What we learned: As we learned once again, our child was NOT the exception. We didn’t do what they told us to do when we should have. We allowed her to choose (or essentially deny) every food we gave her. And as such, she began to eat less and less. Within a month and a half, she had lost so much weight and was so malnourished, that she began having such severe panic attacks that she would become catatonic at almost every meal time. The hospital I once dreaded was one I now begged to admit her again. However, the only place they would now admit her to was the adolescent psych ward.
What we were told #4: They told us, repeatedly, that our child’s actions and the things she would say were NOT hers. That her malnourished brain was essentially hijacked by a terrorist called ED, and was completely controlled by it. However, OUR daughter had never said a disrespectful word to us, or had ever lied. We never actually believed that she could.
What we learned: As she became more and more consumed with the illness, and lost more and more weight, she lost more and more of herself. She would scream at me, yelling at me that I was ruining her life, and that she hated me. There were times that I was almost afraid of her. It continued for months and months. As hard as it was to see and hear these things, it was imperative to remember that it WAS NOT her. I didn’t always remember, and it always hurt. But in order to survive this journey, it is something every parent of a child with an eating disorder must always keep in mind.
One time I weighed her and knew something didn’t seem right. I weighed her again, and realized she had put batteries in her clothes. She was hysterical, and promised it would never happen again, yet it continued to happen over and over again.
In addition, as she got sicker and sicker, she was restricted from almost all activity. She began to ask to go to the store with her dad and her grandma, both of whom she still enjoyed spending time with. When I joined them on one of these outings, I watched as she took off, speed-walking through the aisles, using her aforementioned Apple Watch to count her steps. Later, I would find out she knew exactly how many laps around Safeway, Costco, and Home Depot would equal a mile.
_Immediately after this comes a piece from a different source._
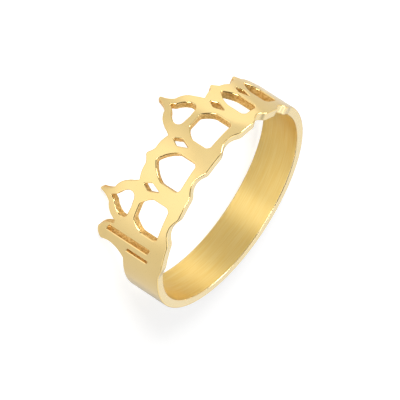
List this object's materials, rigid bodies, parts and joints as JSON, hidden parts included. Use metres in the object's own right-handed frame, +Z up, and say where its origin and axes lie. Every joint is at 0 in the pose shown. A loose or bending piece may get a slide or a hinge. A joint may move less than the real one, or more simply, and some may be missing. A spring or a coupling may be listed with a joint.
{
  "type": "name ring",
  "caption": "Name ring bent from one flat metal strip, with a plain band behind. In front, where a name is usually cut, it has a taller pierced crest of pointed openings.",
  "frame": {"origin": "on the surface that the ring lies on, under the middle of its bounding box", "axes": "+Z up from the surface; the crest faces -Y and the plain back of the band +Y; the finger's axis leans 11.45 degrees from +Z towards +Y, because the ring lies on the tips of its two tall gables and the back of its band"},
  "size_m": [0.0188, 0.0194, 0.0074],
  "materials": {
    "gold_plate": "polished outside, satin inside"
  },
  "bodies": {
    "root": {"pierced_ring": "gold_plate"}
  },
  "joints": []
}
We learned the hard way that almost everything she did, and everything she said was led by her eating disorder. We had to ignore the hurtful things she said to us. And as hard as it was, believe in our hearts that anything and everything she told us was a lie.
Most important lesson of all: Eating disorders are mental illnesses that damage your child’s brain, heart and all their major organs. They are not caused by parents, and the ONLY medication to treat them is FOOD. You must feed them fat, carbs, and lots of calories; rinse and repeat. It will be hard. It will be gruesome. And it will seem impossible at times. However, if you remember that YOUR child is not an exception to what you are told, your path can be much easier.